## [Exercise aim]
All of the data must be printed exactly; please include every line.

— START OF Records provided —

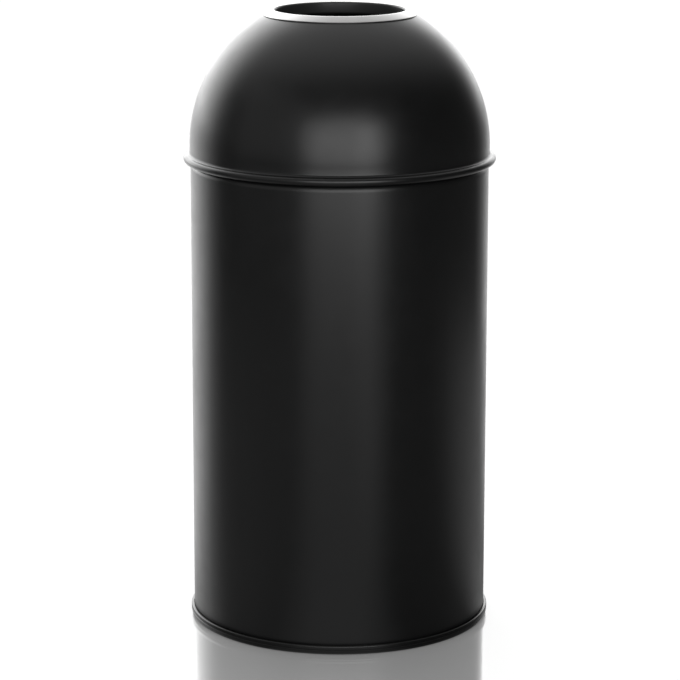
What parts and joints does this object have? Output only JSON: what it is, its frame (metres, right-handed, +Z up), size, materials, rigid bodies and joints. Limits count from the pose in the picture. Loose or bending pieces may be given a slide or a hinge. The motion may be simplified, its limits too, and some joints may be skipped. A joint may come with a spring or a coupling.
{
  "type": "dome top waste receptacle",
  "caption": "Round black steel waste receptacle with a lift-off dome lid, a round top opening with a polished ring, and a lift-out liner bucket with a bail.",
  "frame": {"origin": "centre of the base, on the floor", "axes": "+Z up along the axis of the body and dome; the front faces -Y, the seams are at +Y and the bail's hinge lies along X"},
  "size_m": [0.381, 0.381, 0.7578],
  "materials": {
    "body_paint": "satin",
    "base_vinyl": "satin",
    "polished_trim": "polished",
    "galvanised": "spangled zinc",
    "zinc_wire": "bright zinc",
    "grip": "matte"
  },
  "bodies": {
    "body": {"body_shell": "body_paint", "body_bottom": "body_paint", "base_ring": "base_vinyl"},
    "lid": {"dome_shell": "body_paint", "opening_trim": "polished_trim", "lid_collar": "body_paint"},
    "liner": {"liner_shell": "galvanised", "liner_bottom": "galvanised", "ear_left": "galvanised", "ear_right": "galvanised", "ear_rivet_left_1": "zinc_wire", "ear_rivet_left_2": "zinc_wire", "ear_rivet_right_1": "zinc_wire", "ear_rivet_right_2": "zinc_wire"},
    "bail": {"bail_wire": "zinc_wire", "bail_grip": "grip"}
  },
  "joints": [
    {"name": "lid_lift", "type": "slide", "parent": "body", "child": "lid", "axis": [0, 0, 1], "range_m": [0, 0.3]},
    {"name": "liner_lift", "type": "slide", "parent": "body", "child": "liner", "axis": [0, 0, 1], "range_m": [0, 0.12]},
    {"name": "bail_swing", "type": "hinge", "parent": "liner", "child": "bail", "pos_m": [0, 0, 0.5278], "axis": [1, 0, 0], "range_deg": [0, 175.9]}
  ]
}
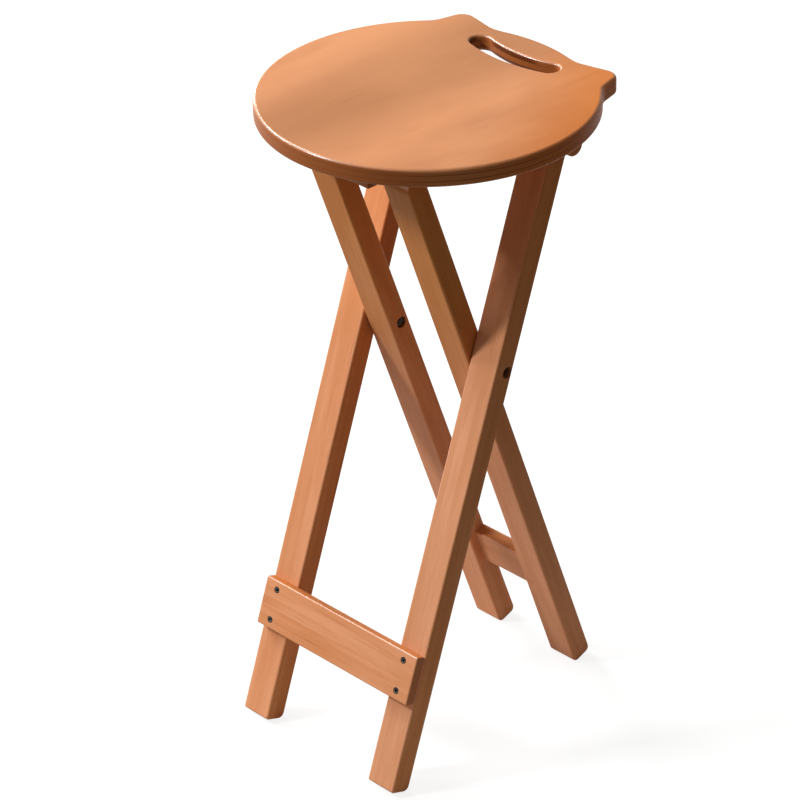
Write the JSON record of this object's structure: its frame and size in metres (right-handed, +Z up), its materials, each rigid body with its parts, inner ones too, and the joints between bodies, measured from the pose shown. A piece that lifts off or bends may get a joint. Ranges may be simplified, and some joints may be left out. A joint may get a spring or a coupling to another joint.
{
  "type": "folding bar stool",
  "caption": "Tall wooden folding stool with two pairs of crossed legs, a front footrest bar and a round hinged seat that has a curved hand slot between two ears.",
  "frame": {"origin": "on the floor at the middle of the stool's length and width, 2.5 mm in front of the axis on which the legs fold", "axes": "+Z up, -Y to the front (the footrest bar), +Y to the back (the hand slot), +X to the right seen from the front"},
  "size_m": [0.318, 0.3138, 0.65],
  "materials": {
    "seat_wood": "satin varnish on laminated bamboo",
    "frame_wood": "satin varnish on bamboo bars",
    "black_hardware": "blackened steel",
    "brass_hardware": "dull yellow zinc plate"
  },
  "bodies": {
    "outer_frame": {"outer_leg_left": "frame_wood", "outer_leg_right": "frame_wood", "front_crossbar": "frame_wood", "crossbar_screw_left_upper": "black_hardware", "crossbar_screw_left_lower": "black_hardware", "crossbar_screw_right_upper": "black_hardware", "crossbar_screw_right_lower": "black_hardware", "pivot_bolt_left": "black_hardware", "pivot_bolt_right": "black_hardware", "pivot_nut_left": "brass_hardware", "pivot_nut_right": "brass_hardware", "pivot_washer_left": "brass_hardware", "pivot_washer_right": "brass_hardware"},
    "inner_frame": {"inner_leg_left": "frame_wood", "inner_leg_right": "frame_wood", "rear_stretcher": "frame_wood", "top_rod": "frame_wood"},
    "seat": {"seat_board": "seat_wood", "hinge_lug_left": "frame_wood", "hinge_lug_right": "frame_wood", "hinge_bolt_left": "black_hardware", "hinge_bolt_right": "black_hardware", "hinge_washer_left": "brass_hardware", "hinge_washer_right": "brass_hardware", "lug_screw_left_front": "black_hardware", "lug_screw_left_back": "black_hardware", "lug_screw_right_front": "black_hardware", "lug_screw_right_back": "black_hardware", "catch_lip": "frame_wood", "catch_lip_screw_left": "black_hardware", "catch_lip_screw_right": "black_hardware", "catch_block": "frame_wood", "catch_block_screw_left": "black_hardware", "catch_block_screw_right": "black_hardware"}
  },
  "joints": [
    {"name": "leg_fold", "type": "hinge", "parent": "outer_frame", "child": "inner_frame", "pos_m": [0, 0.00254, 0.4], "axis": [-1, 0, 0], "range_deg": [0, 39.7]},
    {"name": "seat_tilt", "type": "hinge", "parent": "outer_frame", "child": "seat", "pos_m": [0, 0.07495, 0.6124], "axis": [-1, 0, 0], "range_deg": [0, 110]}
  ]
}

— END OF Records provided —

## [Response to this task]
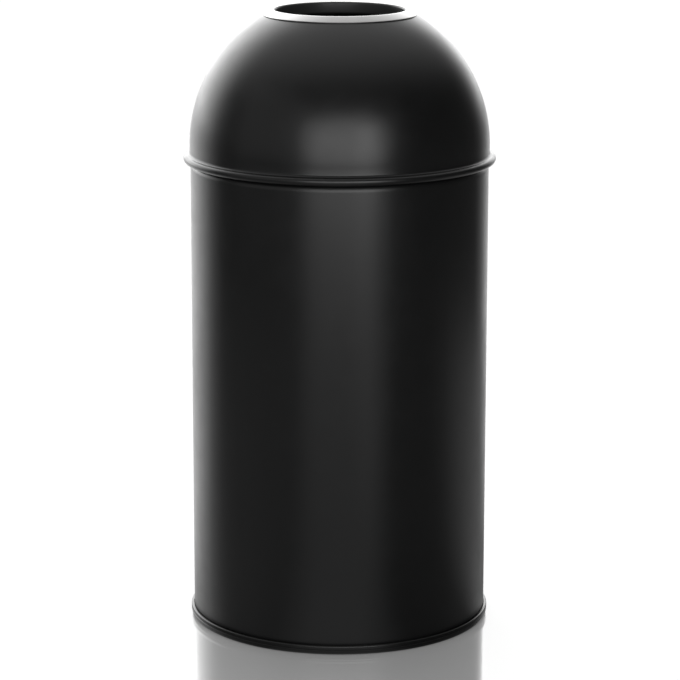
What parts and joints does this object have? Output only JSON: what it is, its frame (metres, right-handed, +Z up), size, materials, rigid bodies and joints. Limits count from the pose in the picture. Loose or bending pieces may be given a slide or a hinge. The motion may be simplified, its limits too, and some joints may be skipped. A joint may come with a spring or a coupling.
{
  "type": "dome top waste receptacle",
  "caption": "Round black steel waste receptacle with a lift-off dome lid, a round top opening with a polished ring, and a lift-out liner bucket with a bail.",
  "frame": {"origin": "centre of the base, on the floor", "axes": "+Z up along the axis of the body and dome; the front faces -Y, the seams are at +Y and the bail's hinge lies along X"},
  "size_m": [0.381, 0.381, 0.7578],
  "materials": {
    "body_paint": "satin",
    "base_vinyl": "satin",
    "polished_trim": "polished",
    "galvanised": "spangled zinc",
    "zinc_wire": "bright zinc",
    "grip": "matte"
  },
  "bodies": {
    "body": {"body_shell": "body_paint", "body_bottom": "body_paint", "base_ring": "base_vinyl"},
    "lid": {"dome_shell": "body_paint", "opening_trim": "polished_trim", "lid_collar": "body_paint"},
    "liner": {"liner_shell": "galvanised", "liner_bottom": "galvanised", "ear_left": "galvanised", "ear_right": "galvanised", "ear_rivet_left_1": "zinc_wire", "ear_rivet_left_2": "zinc_wire", "ear_rivet_right_1": "zinc_wire", "ear_rivet_right_2": "zinc_wire"},
    "bail": {"bail_wire": "zinc_wire", "bail_grip": "grip"}
  },
  "joints": [
    {"name": "lid_lift", "type": "slide", "parent": "body", "child": "lid", "axis": [0, 0, 1], "range_m": [0, 0.3]},
    {"name": "liner_lift", "type": "slide", "parent": "body", "child": "liner", "axis": [0, 0, 1], "range_m": [0, 0.12]},
    {"name": "bail_swing", "type": "hinge", "parent": "liner", "child": "bail", "pos_m": [0, 0, 0.5278], "axis": [1, 0, 0], "range_deg": [0, 175.9]}
  ]
}
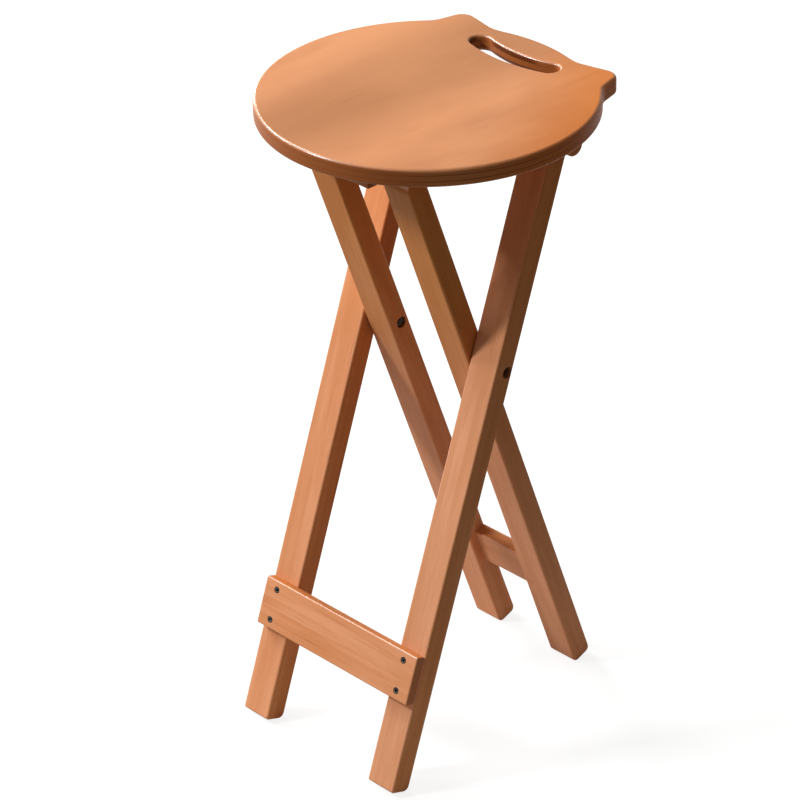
Write the JSON record of this object's structure: its frame and size in metres (right-handed, +Z up), its materials, each rigid body with its parts, inner ones too, and the joints between bodies, measured from the pose shown. A piece that lifts off or bends may get a joint. Ranges may be simplified, and some joints may be left out. A joint may get a spring or a coupling to another joint.
{
  "type": "folding bar stool",
  "caption": "Tall wooden folding stool with two pairs of crossed legs, a front footrest bar and a round hinged seat that has a curved hand slot between two ears.",
  "frame": {"origin": "on the floor at the middle of the stool's length and width, 2.5 mm in front of the axis on which the legs fold", "axes": "+Z up, -Y to the front (the footrest bar), +Y to the back (the hand slot), +X to the right seen from the front"},
  "size_m": [0.318, 0.3138, 0.65],
  "materials": {
    "seat_wood": "satin varnish on laminated bamboo",
    "frame_wood": "satin varnish on bamboo bars",
    "black_hardware": "blackened steel",
    "brass_hardware": "dull yellow zinc plate"
  },
  "bodies": {
    "outer_frame": {"outer_leg_left": "frame_wood", "outer_leg_right": "frame_wood", "front_crossbar": "frame_wood", "crossbar_screw_left_upper": "black_hardware", "crossbar_screw_left_lower": "black_hardware", "crossbar_screw_right_upper": "black_hardware", "crossbar_screw_right_lower": "black_hardware", "pivot_bolt_left": "black_hardware", "pivot_bolt_right": "black_hardware", "pivot_nut_left": "brass_hardware", "pivot_nut_right": "brass_hardware", "pivot_washer_left": "brass_hardware", "pivot_washer_right": "brass_hardware"},
    "inner_frame": {"inner_leg_left": "frame_wood", "inner_leg_right": "frame_wood", "rear_stretcher": "frame_wood", "top_rod": "frame_wood"},
    "seat": {"seat_board": "seat_wood", "hinge_lug_left": "frame_wood", "hinge_lug_right": "frame_wood", "hinge_bolt_left": "black_hardware", "hinge_bolt_right": "black_hardware", "hinge_washer_left": "brass_hardware", "hinge_washer_right": "brass_hardware", "lug_screw_left_front": "black_hardware", "lug_screw_left_back": "black_hardware", "lug_screw_right_front": "black_hardware", "lug_screw_right_back": "black_hardware", "catch_lip": "frame_wood", "catch_lip_screw_left": "black_hardware", "catch_lip_screw_right": "black_hardware", "catch_block": "frame_wood", "catch_block_screw_left": "black_hardware", "catch_block_screw_right": "black_hardware"}
  },
  "joints": [
    {"name": "leg_fold", "type": "hinge", "parent": "outer_frame", "child": "inner_frame", "pos_m": [0, 0.00254, 0.4], "axis": [-1, 0, 0], "range_deg": [0, 39.7]},
    {"name": "seat_tilt", "type": "hinge", "parent": "outer_frame", "child": "seat", "pos_m": [0, 0.07495, 0.6124], "axis": [-1, 0, 0], "range_deg": [0, 110]}
  ]
}